To the hon. Member for Banff and Buchan (Dr Whiteford), to be fair, external groups, cross-party MPs, Lords, stakeholders and charities do get to influence policies. I spend a lot of my time meeting those groups. Her speech contained a lot of criticism. There are opportunities to make changes. We are reforming ESA through the Work and Health programme and the White Paper. Sometimes, it is good to suggest things that could work, rather than just saying which things are wrong. I reassure her that we do not announce things through Twitter. In the modern world, some people would welcome our doing so, but this week’s announcement about carers and the benefit cap was not made through Twitter. Lord Freud made the announcement in Parliament on Monday during the passage of the Welfare Reform and Work Bill. I hope that provides some reassurance.
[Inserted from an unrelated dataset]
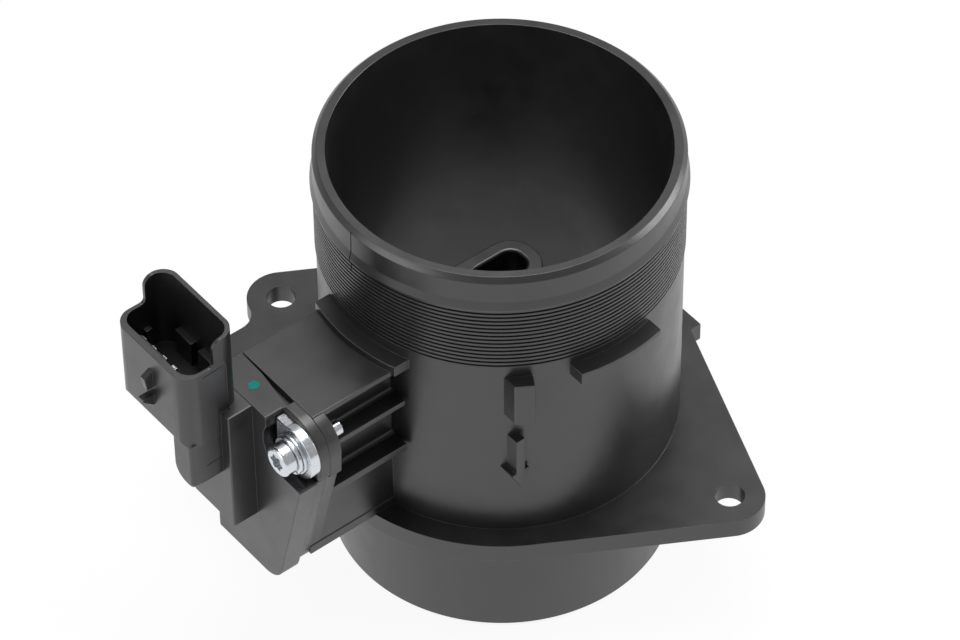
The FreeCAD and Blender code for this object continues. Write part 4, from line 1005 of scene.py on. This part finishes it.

I will address as many of the points that have been made as I can. First, on unemployment, we all welcome the Prime Minister’s pledge that we will halve the disability employment gap. Some 339,000 more people with disabilities have been in work over the past two years, which is a good start, but we still have a long way to go. There is a real-terms funding increase in spending to help people with health conditions and disabilities to return to and remain in work. There is support throughout the system, and we are multi-skilling our coaches to ensure that they are all aware how to support people with disabilities. There will be opportunities to make improvements through the White Paper.

The point about smaller, localised, flexible options is important. I get to make many good visits, and I have seen local solutions meeting market needs to create and train the skills where the jobs are. I made an enjoyable visit before Christmas to Foxes Academy, where I was corrected on my inability to cut carrots—it was the hotel featured on Channel 5. Early this week, I visited Ignition, a local brewery that employs people with learning disabilities, where it is socially acceptable to sample the goods at 11 am.

We have introduced the Fit for Work service particularly to focus on helping people remain in work. It is a lot easier to help people remain than to help them back into work. The current figure for Access to Work is 36,760, with four years of growth. It is a demand-led scheme, but a funding increase for an extra 25,000 places has been confirmed, which is significant. We are actively considering the best ways to do that. We have an open mind, and I welcome any suggestions, but obviously greater promotion is key, particularly to smaller businesses where the scheme would be particularly helpful in removing barriers. Specialist employment support has doubled the job outcomes of residential training colleges, which is good progress.

We constantly evaluate PIP, and we work with external stakeholders, charities and users to look at ways we can continue to improve PIP. The waiting time for assessments has reduced by more than three quarters since June 2014. We are now at five weeks for an assessment, and 11 weeks median end-to-end for the process. It is fair to say that the launch of PIP was not good. The reviews highlighted that, and my predecessors will have spent a lot of time in Westminster Hall and in the other Chamber discussing it, but PIP has been in a settled state for quite some time.